Bonjour mon Victor, bonjour mon ravissant bien-aimé, bonjour de toute mon âme. Tout va encore bien ici. La nuit a été bonne et la matinée paraît vouloir bien commencer. Si cette pauvre enfant pouvait prendre le dessus, nous serions bien heureux et bien contents tous. Si le bon Dieu le veut, il le peut aussi. Je le prie bien ardemment tous les jours pour cela. Il m’a fallu bien du courage hier pour te quitter avant le terme de ta course, mon cher adoré, et bien des fois je me suis retournée avec la pensée de recourir après toi et te conduire jusque chez Robelin.

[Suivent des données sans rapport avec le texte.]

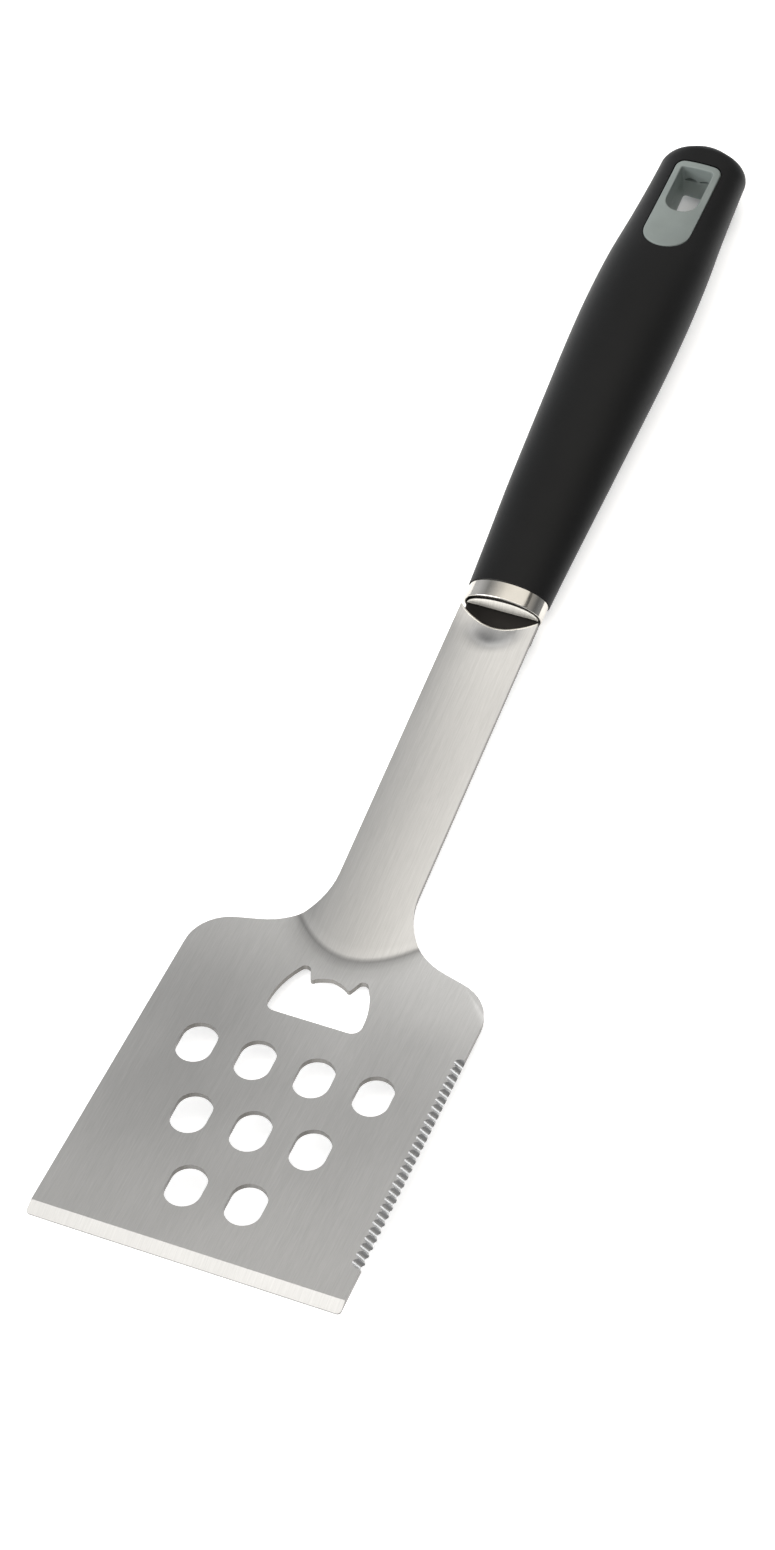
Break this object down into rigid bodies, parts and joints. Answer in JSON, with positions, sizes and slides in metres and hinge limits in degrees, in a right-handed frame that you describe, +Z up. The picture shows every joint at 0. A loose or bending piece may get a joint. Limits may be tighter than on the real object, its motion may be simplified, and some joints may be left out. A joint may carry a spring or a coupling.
{
  "type": "grill spatula",
  "caption": "Long-handled barbecue spatula with a slotted steel blade, saw edge, bottle opener and soft grip with hanging slot.",
  "frame": {"origin": "on the surface that the spatula rests on, under the middle of its bounding box", "axes": "+Y from the blade's front edge towards the handle, +Z up, +X towards the serrated edge"},
  "size_m": [0.0998, 0.464, 0.025],
  "materials": {
    "blade_steel": "brushed lengthwise",
    "polished_steel": "polished",
    "core_plastic": "matte",
    "grip_rubber": "soft matte",
    "insert_plastic": "satin"
  },
  "bodies": {
    "root": {"blade_shank": "blade_steel", "ferrule_ring": "polished_steel", "ferrule_end_plate": "blade_steel", "handle_core": "core_plastic", "handle_grip": "grip_rubber", "hang_insert_front": "insert_plastic", "hang_insert_rear": "insert_plastic"}
  },
  "joints": []
}
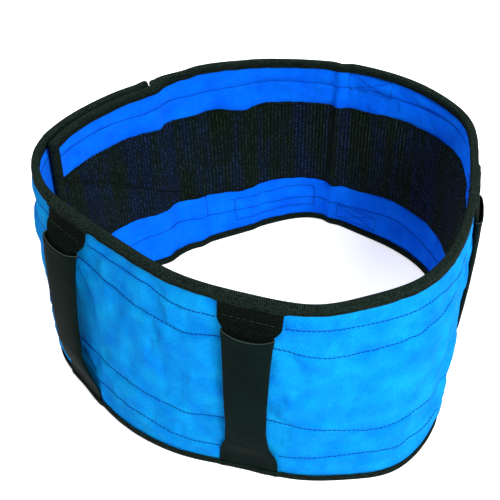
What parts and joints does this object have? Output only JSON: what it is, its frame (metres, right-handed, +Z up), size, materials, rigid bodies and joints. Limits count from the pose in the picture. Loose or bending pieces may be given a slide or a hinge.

Si je ne l’ai pas fait c’est par le sentiment de mon devoir envers cette pauvre chère enfant et dans la crainte qu’il ne soit survenu quelque chose de mal. Du reste tout s’est très bien passé en mon absence. J’ai trouvé le médecin qui venait d’arriver et qui l’a trouvée assez bien. La nuit a été bonne, aussi je me reprends à espérer de toutes mes forces. Si on pouvait la transporter d’ici à huit jours, quel bonheur ce serait pour moi de revivre auprès de toi et de reprendre toutes ces douces habitudes d’autrefois. Seulement d’habiter ma chambre [illis.] pleine de ton doux souvenir, cela me comblera de joie et de bonheur. Si tu savais, mon Victor, combien tout ce que tu as touché, tout ce qui t’a servi, tout ce que tu as regardé m’est précieux, tu comprendrais quelle aggravationa s’ajoute à notre séparation, en vivant dans une chambre inconnue dans laquelle tu n’as pas habité, où rien n’est à toi. C’est un double exil, exil de la pensée et des souvenirs, exil de la personne, privation de tout. Je serai bien délivrée et bien heureuse de toute façon le jour où j’emmènerai ma pauvre enfant guérie. D’ici-là il faut que j’aie du courage et je ne peux en avoir qu’en te voyant et en pensant à toi.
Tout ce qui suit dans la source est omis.